● Stated exercise
Output all of the data below exactly as given.

● Given data

* * * * * * *

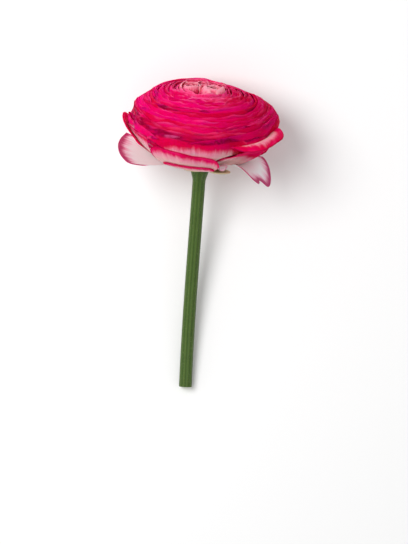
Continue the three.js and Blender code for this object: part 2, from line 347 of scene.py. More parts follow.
def eyeMaterial():
    paint = eyePaint
    material, maker, shader = newMaterial("eyeSkin", paint["finish"])
    across, along, level, dice = (
        maker.painted(label) for label in ("across", "along", "level", "dice")
    )
    streakPlace = maker.vector(across * 9.0, along * 2.0, dice * 60.0)
    streak = maker.noise(streakPlace, detail=3.0, roughness=0.7)
    light = (along + (streak - 0.5) * 0.9 + (dice - 0.5) * 0.2 + level * 0.12).smooth(0.5, 1.05)
    foot = maker.blend(dice, paint["darkFoot"], paint["lightFoot"])
    rim = maker.blend(level, paint["pinkRim"], paint["salmonRim"])
    feed(maker, shader, "Base Color", maker.blend(light, foot, rim))
    return material


sepalPaint = {
    "finish": {
        "Roughness": 0.65,
        "Specular IOR Level": 0.3,
        "Subsurface Weight": 0.1,
        "Subsurface Scale": 1 * mm,
    },
    "olive": (0.14, 0.15, 0.035, 1),
    "brown": (0.30, 0.25, 0.09, 1),
    "paleEdge": (0.66, 0.58, 0.34, 1),
    "relief": 0.4,
}


def sepalMaterial():
    paint = sepalPaint
    material, maker, shader = newMaterial("sepalSkin", paint["finish"])
    across, along, edge = (maker.painted(label) for label in ("across", "along", "edge"))
    streak = maker.noise(maker.vector(across * 16.0, along * 1.5, 1.0), detail=3.0, roughness=0.6)
    brown = maker.blend(streak, paint["olive"], paint["brown"])
    colour = maker.blend(edge.smooth(0.72, 0.97), brown, paint["paleEdge"])
    feed(maker, shader, "Base Color", colour)
    emboss(maker, shader, streak, paint["relief"])
    return material


stemPaint = {
    "finish": {
        "Roughness": 0.5,
        "Specular IOR Level": 0.25,
        "Subsurface Weight": 0.1,
        "Subsurface Scale": 1.5 * mm,
    },
    "darkGreen": (0.026, 0.064, 0.007, 1),
    "green": (0.058, 0.11, 0.015, 1),
    "ribCrest": (0.10, 0.17, 0.03, 1),
    "mottle": (0.025, 0.06, 0.01, 1),
    "cutFace": (0.40, 0.48, 0.20, 1),
    "stretch": (1.0, 0.05, 1.0),  # draws the streaks out along the stem
    "relief": 0.3,
    "reliefDepth": 0.3 * mm,
}


def stemMaterial():
    paint = stemPaint
    material, maker, shader = newMaterial("stemSkin", paint["finish"])
    places = maker.add("ShaderNodeTexCoord", None, None, "Object")
    stretched = maker.add(
        "ShaderNodeMapping", {"vector_type": "POINT"},
        {"Vector": places, "Scale": paint["stretch"]},
    )
    streak = maker.noise(stretched, 900.0, 3.0, 0.6)
    mottle = maker.noise(places, 160.0, 3.0)
    colour = maker.blend(streak, paint["darkGreen"], paint["green"])
    colour = maker.blend(maker.painted("around") * 0.45, colour, paint["ribCrest"])
    colour = maker.blend((mottle - 0.3).smooth(0.2, 0.5) * 0.25, colour, paint["mottle"])
    colour = maker.blend(maker.painted("cut"), colour, paint["cutFace"])
    feed(maker, shader, "Base Color", colour)
    emboss(maker, shader, streak, paint["relief"], paint["reliefDepth"])
    return material


petalSkin = petalMaterial()
guardSkin = guardMaterial()
eyeSkin = eyeMaterial()
sepalSkin = sepalMaterial()
stemSkin = stemMaterial()
print("materials made")


dentBegins = (0.2, 0.6)  # along a petal, where its dents come in unless they say otherwise
dents = [  # where the dome draws in: each window is of the cosine of the angle off its azimuth
    {  # behind the loose petal
        "flag": "dented", "azimuth": -36, "window": (0.70, 0.95), "depth": 5 * mm,
        "from": (-1 * mm, 0), "to": (29 * mm, 41 * mm),
    },
    {  # over the left spread petal
        "flag": "dented", "azimuth": -168, "window": (0.80, 0.96), "depth": 3.2 * mm,
        "from": (-1 * mm, 0), "to": (17 * mm, 27 * mm),
    },
    {  # the left shoulder, above the tip of an outer petal
        "flag": "pinched", "azimuth": 172, "window": (0.75, 0.97), "depth": 3 * mm,
        "from": (23 * mm, 27 * mm), "to": (30 * mm, 36 * mm),
    },
    {  # the right shoulder, behind
        "flag": "slumped", "azimuth": 54, "window": (0.80, 0.97), "depth": 3.6 * mm,
        "from": (30 * mm, 38 * mm), "to": (43 * mm, 46 * mm),
    },
    {  # the left shoulder, behind
        "flag": "slumped", "azimuth": 146, "window": (0.85, 0.98), "depth": 2.6 * mm,
        "from": (30 * mm, 36 * mm), "to": (38 * mm, 42 * mm),
    },
    {  # under the front edge, where a sepal and the stunted petal show
        "flag": "undercut", "azimuth": -54, "window": (0.86, 0.97), "depth": 5 * mm,
        "rise": 3.2 * mm, "begins": (0.06, 0.3), "from": (-1 * mm, 0), "to": (9 * mm, 19 * mm),
    },
]


def petalSeeds(name, petals):  # one point for each petal, which carries what shapes it
    mesh = bpy.data.meshes.new(name)
    mesh.from_pydata([(0, 0, 0)] * len(petals), [], [])
    mark(mesh, {label: [float(petal[label]) for petal in petals] for label in petals[0]})
    return mesh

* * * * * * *

● Result of the task
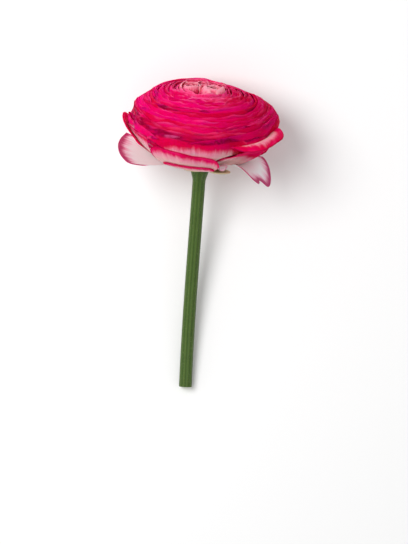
Continue the three.js and Blender code for this object: part 2, from line 347 of scene.py. More parts follow.
def eyeMaterial():
    paint = eyePaint
    material, maker, shader = newMaterial("eyeSkin", paint["finish"])
    across, along, level, dice = (
        maker.painted(label) for label in ("across", "along", "level", "dice")
    )
    streakPlace = maker.vector(across * 9.0, along * 2.0, dice * 60.0)
    streak = maker.noise(streakPlace, detail=3.0, roughness=0.7)
    light = (along + (streak - 0.5) * 0.9 + (dice - 0.5) * 0.2 + level * 0.12).smooth(0.5, 1.05)
    foot = maker.blend(dice, paint["darkFoot"], paint["lightFoot"])
    rim = maker.blend(level, paint["pinkRim"], paint["salmonRim"])
    feed(maker, shader, "Base Color", maker.blend(light, foot, rim))
    return material


sepalPaint = {
    "finish": {
        "Roughness": 0.65,
        "Specular IOR Level": 0.3,
        "Subsurface Weight": 0.1,
        "Subsurface Scale": 1 * mm,
    },
    "olive": (0.14, 0.15, 0.035, 1),
    "brown": (0.30, 0.25, 0.09, 1),
    "paleEdge": (0.66, 0.58, 0.34, 1),
    "relief": 0.4,
}


def sepalMaterial():
    paint = sepalPaint
    material, maker, shader = newMaterial("sepalSkin", paint["finish"])
    across, along, edge = (maker.painted(label) for label in ("across", "along", "edge"))
    streak = maker.noise(maker.vector(across * 16.0, along * 1.5, 1.0), detail=3.0, roughness=0.6)
    brown = maker.blend(streak, paint["olive"], paint["brown"])
    colour = maker.blend(edge.smooth(0.72, 0.97), brown, paint["paleEdge"])
    feed(maker, shader, "Base Color", colour)
    emboss(maker, shader, streak, paint["relief"])
    return material


stemPaint = {
    "finish": {
        "Roughness": 0.5,
        "Specular IOR Level": 0.25,
        "Subsurface Weight": 0.1,
        "Subsurface Scale": 1.5 * mm,
    },
    "darkGreen": (0.026, 0.064, 0.007, 1),
    "green": (0.058, 0.11, 0.015, 1),
    "ribCrest": (0.10, 0.17, 0.03, 1),
    "mottle": (0.025, 0.06, 0.01, 1),
    "cutFace": (0.40, 0.48, 0.20, 1),
    "stretch": (1.0, 0.05, 1.0),  # draws the streaks out along the stem
    "relief": 0.3,
    "reliefDepth": 0.3 * mm,
}


def stemMaterial():
    paint = stemPaint
    material, maker, shader = newMaterial("stemSkin", paint["finish"])
    places = maker.add("ShaderNodeTexCoord", None, None, "Object")
    stretched = maker.add(
        "ShaderNodeMapping", {"vector_type": "POINT"},
        {"Vector": places, "Scale": paint["stretch"]},
    )
    streak = maker.noise(stretched, 900.0, 3.0, 0.6)
    mottle = maker.noise(places, 160.0, 3.0)
    colour = maker.blend(streak, paint["darkGreen"], paint["green"])
    colour = maker.blend(maker.painted("around") * 0.45, colour, paint["ribCrest"])
    colour = maker.blend((mottle - 0.3).smooth(0.2, 0.5) * 0.25, colour, paint["mottle"])
    colour = maker.blend(maker.painted("cut"), colour, paint["cutFace"])
    feed(maker, shader, "Base Color", colour)
    emboss(maker, shader, streak, paint["relief"], paint["reliefDepth"])
    return material


petalSkin = petalMaterial()
guardSkin = guardMaterial()
eyeSkin = eyeMaterial()
sepalSkin = sepalMaterial()
stemSkin = stemMaterial()
print("materials made")


dentBegins = (0.2, 0.6)  # along a petal, where its dents come in unless they say otherwise
dents = [  # where the dome draws in: each window is of the cosine of the angle off its azimuth
    {  # behind the loose petal
        "flag": "dented", "azimuth": -36, "window": (0.70, 0.95), "depth": 5 * mm,
        "from": (-1 * mm, 0), "to": (29 * mm, 41 * mm),
    },
    {  # over the left spread petal
        "flag": "dented", "azimuth": -168, "window": (0.80, 0.96), "depth": 3.2 * mm,
        "from": (-1 * mm, 0), "to": (17 * mm, 27 * mm),
    },
    {  # the left shoulder, above the tip of an outer petal
        "flag": "pinched", "azimuth": 172, "window": (0.75, 0.97), "depth": 3 * mm,
        "from": (23 * mm, 27 * mm), "to": (30 * mm, 36 * mm),
    },
    {  # the right shoulder, behind
        "flag": "slumped", "azimuth": 54, "window": (0.80, 0.97), "depth": 3.6 * mm,
        "from": (30 * mm, 38 * mm), "to": (43 * mm, 46 * mm),
    },
    {  # the left shoulder, behind
        "flag": "slumped", "azimuth": 146, "window": (0.85, 0.98), "depth": 2.6 * mm,
        "from": (30 * mm, 36 * mm), "to": (38 * mm, 42 * mm),
    },
    {  # under the front edge, where a sepal and the stunted petal show
        "flag": "undercut", "azimuth": -54, "window": (0.86, 0.97), "depth": 5 * mm,
        "rise": 3.2 * mm, "begins": (0.06, 0.3), "from": (-1 * mm, 0), "to": (9 * mm, 19 * mm),
    },
]


def petalSeeds(name, petals):  # one point for each petal, which carries what shapes it
    mesh = bpy.data.meshes.new(name)
    mesh.from_pydata([(0, 0, 0)] * len(petals), [], [])
    mark(mesh, {label: [float(petal[label]) for petal in petals] for label in petals[0]})
    return mesh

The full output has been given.